New York’s Penn Station is a terminal in all directions.  LIRR trains come from the East, terminate, and return to the East.  NJTransit and Amtrak trains come from the West, terminate, and depart to the West.  It’s the worst of all possible worlds.  We shouldn’t be surprised.  NJTransit is not chartered to carry passengers into Queens or the Bronx.  The MTA’s LIRR has no interest in moving through passengers to Secaucus NJ.  Once they’ve deposited their passenger at Penn Station, their job is done.  Then they wash their hands.

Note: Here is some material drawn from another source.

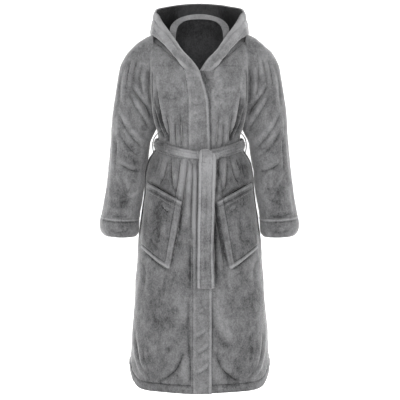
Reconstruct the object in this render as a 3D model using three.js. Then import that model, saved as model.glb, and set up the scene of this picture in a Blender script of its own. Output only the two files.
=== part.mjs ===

The PATH trains that go from New Jersey to lower Manhattan are a model for where we need to be.  PATH trains don’t terminate at the first stop, World Trade Center, but continue to 33rd Street.  A commuter from New Jersey can ride a single seat from Newark to the Empire State Building.  This practice needs to be implemented throughout the modes of transport.

There is a proposal on the table to extend the New York No 7 subway line to Secaucus NJ.  What a great idea!  A single seat from New Jersey, though Manhattan to Flushing, Queens.  Before such a proposal could become reality, the MTA would have to settle a territorial dispute with NJTransit, which has the monopoly on service from Secaucus to New York.  It’s a multi-billion dollar question and won’t be solved without a higher authority setting the rules.  Take for example, the escalator in Penn Station that was out of service for four years because Amtrak and the LIRR couldn’t agree on who should pay for its repair.

Right now, Amtrak wants to demolish a city block next to Penn Station to install an additional seven tracks in Penn Station South.  While this solves Amtrak’s problems, it worsens the overall problem.

We need some big thinkers like ReThinkNYC to go beyond the organizational boundaries that have hobbled our progress.  Moreover, we need leaders to smash down the artificial walls between these governments entities so we can make some real improvements.